>> START
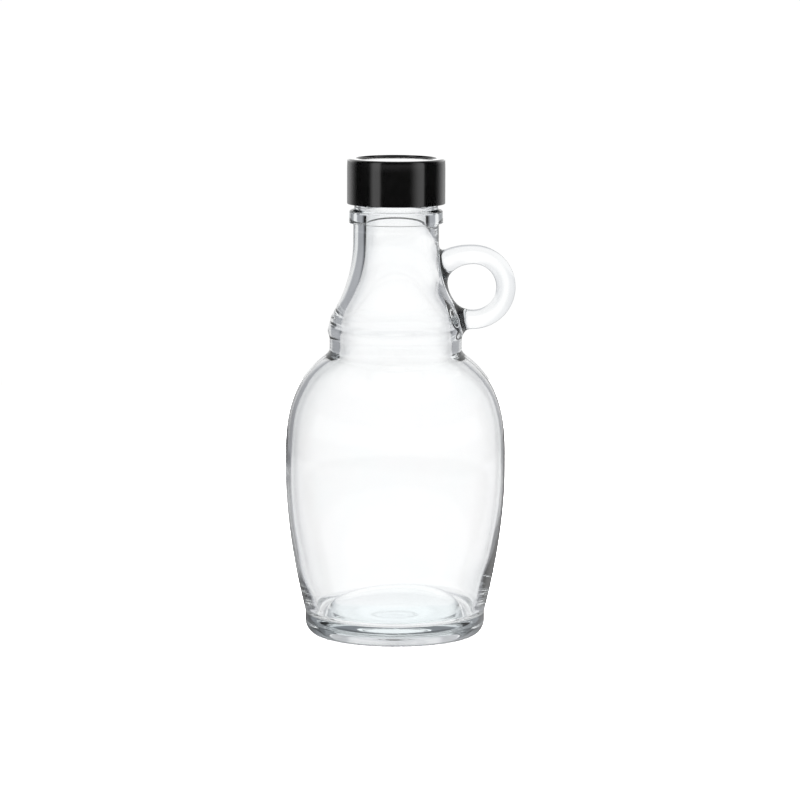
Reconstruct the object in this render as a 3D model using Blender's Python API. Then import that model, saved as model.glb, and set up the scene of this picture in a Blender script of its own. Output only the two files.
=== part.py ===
"""A small clear glass oil bottle, empty, with a solid glass finger ring on its neck and a black screw cap.

Metres, +Z up. The bottle stands on Z = 0 and the finger ring points along +X. The origin is the middle of the
whole object's box on the standing plane, so the bottle's own axis lies a little to -X of it.

Two pieces:
  bottle  one solid of glass: push-up base, egg-shaped body, waist, collar, flared neck, bead, threaded finish
          and the finger ring fused to the neck and collar
  cap     black moulded screw cap with a shallow recess in its top and one turn of thread inside
"""

import math

import bmesh
import bpy
from mathutils import Vector

MM = 0.001

# ---------------------------------------------------------------- driving dimensions, in millimetres
SEGMENTS = 36  # round the bottle's axis

# Standing ring and heel
PUSHUP_R = 23.8  # hollow under the base, radius at the standing plane
PUSHUP_H = 7.2  # and its height at the axis
STAND_R_IN, STAND_R_OUT = 24.5, 25.9  # flat ring that the bottle stands on
HEEL_R = 28.3
HEEL_ROUND_H = 3.9
HEEL_BAND_TOP_Z = 7.0
HEEL_LEDGE_R, HEEL_LEDGE_Z = 28.8, 8.0  # mould line between base plate and body

# Body
BELLY_R, BELLY_Z = 35.0, 52.5
LOWER_POWER = 1.83  # how the side curves from the belly in to the heel
SHOULDER_H = 41.9  # height of the shoulder's dome above the belly
SHOULDER_N, SHOULDER_M = 2.97, 2.31

# Waist, collar, flare, neck
WAIST_R = 20.9
COLLAR_R = 21.95
COLLAR_LOW_Z, COLLAR_HIGH_Z = 94.4, 97.2  # where the waist swells into the collar
NECK_R = 13.55
FLARE_TOP_Z = 125.0
FLARE_K = 0.0122  # the flare's radius grows with the square of the distance below FLARE_TOP_Z
NECK_TOP_Z = 130.6
BEAD_R, BEAD_Z, BEAD_HALF_H = 14.85, 133.1, 2.3

# Finish, under the cap
FINISH_R = 13.25
FINISH_TOP_Z = 148.6
LIP_ROUND = 0.7
BORE_R = 9.5
THREAD_PITCH = 4.0
THREAD_TURNS = 1.15
GLASS_THREAD_R = 14.05

# Inside of the glass
BELLY_WALL = 1.5
INNER_LOWER_POWER = 1.95
INNER_CORNER_Z = 8.6  # where the inner wall turns into the floor
INNER_CORNER_R = 26.0
TROUGH_R, TROUGH_Z = 22.8, 5.9  # lowest part of the floor, round the dome
DOME_FOOT_R, DOME_TOP_Z = 21.3, 12.6
INNER_SHOULDER_H = 39.7
INNER_WAIST_R = 18.0
INNER_FLARE_TOP_Z, INNER_FLARE_K = 126.0, 0.0136

# Finger ring
RING_X, RING_Z = 24.5, 110.7
RING_PATH_R = 10.3  # centre of the section, on the outer half
RING_PATH_LEFT = 11.2  # and towards the neck, where the hole reaches the wall
RING_RADIAL = 3.05  # half thickness of the section, seen from the side
RING_DEPTH = 3.35  # half thickness along Y
ROOT_SWELL = 1.15  # extra half thickness, outwards, where the ring runs into the glass
RING_STEPS, RING_SIDES = 32, 10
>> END
» **STATED GOAL**
Only the lines from the first line of the material above through the line that contains "SEGMENTS = 36" should be quoted, each one exactly.

» **WRITTEN SOLUTION**
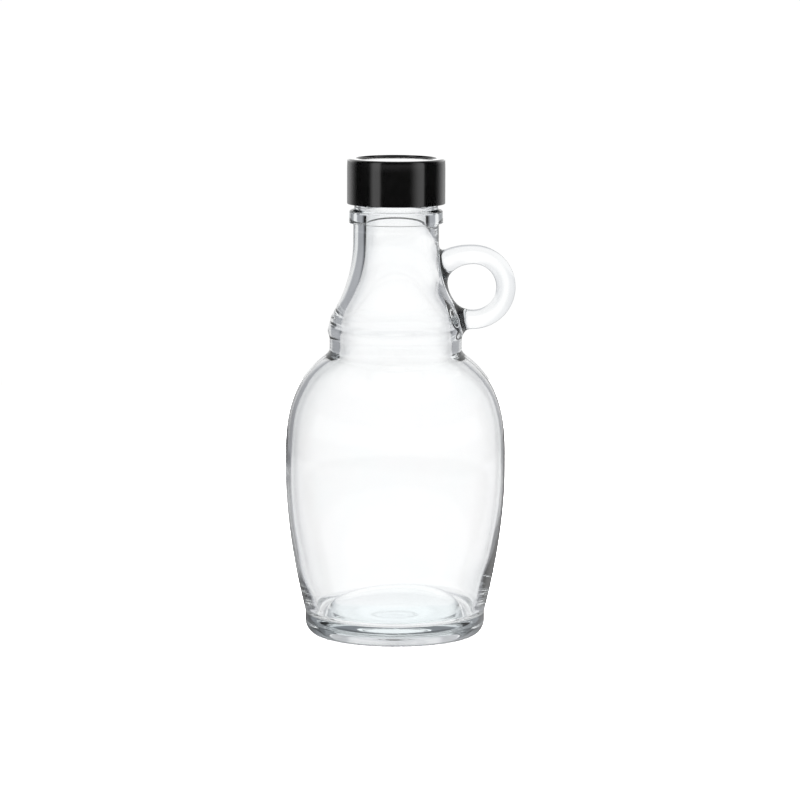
Reconstruct the object in this render as a 3D model using Blender's Python API. Then import that model, saved as model.glb, and set up the scene of this picture in a Blender script of its own. Output only the two files.
=== part.py ===
"""A small clear glass oil bottle, empty, with a solid glass finger ring on its neck and a black screw cap.

Metres, +Z up. The bottle stands on Z = 0 and the finger ring points along +X. The origin is the middle of the
whole object's box on the standing plane, so the bottle's own axis lies a little to -X of it.

Two pieces:
  bottle  one solid of glass: push-up base, egg-shaped body, waist, collar, flared neck, bead, threaded finish
          and the finger ring fused to the neck and collar
  cap     black moulded screw cap with a shallow recess in its top and one turn of thread inside
"""

import math

import bmesh
import bpy
from mathutils import Vector

MM = 0.001

# ---------------------------------------------------------------- driving dimensions, in millimetres
SEGMENTS = 36  # round the bottle's axis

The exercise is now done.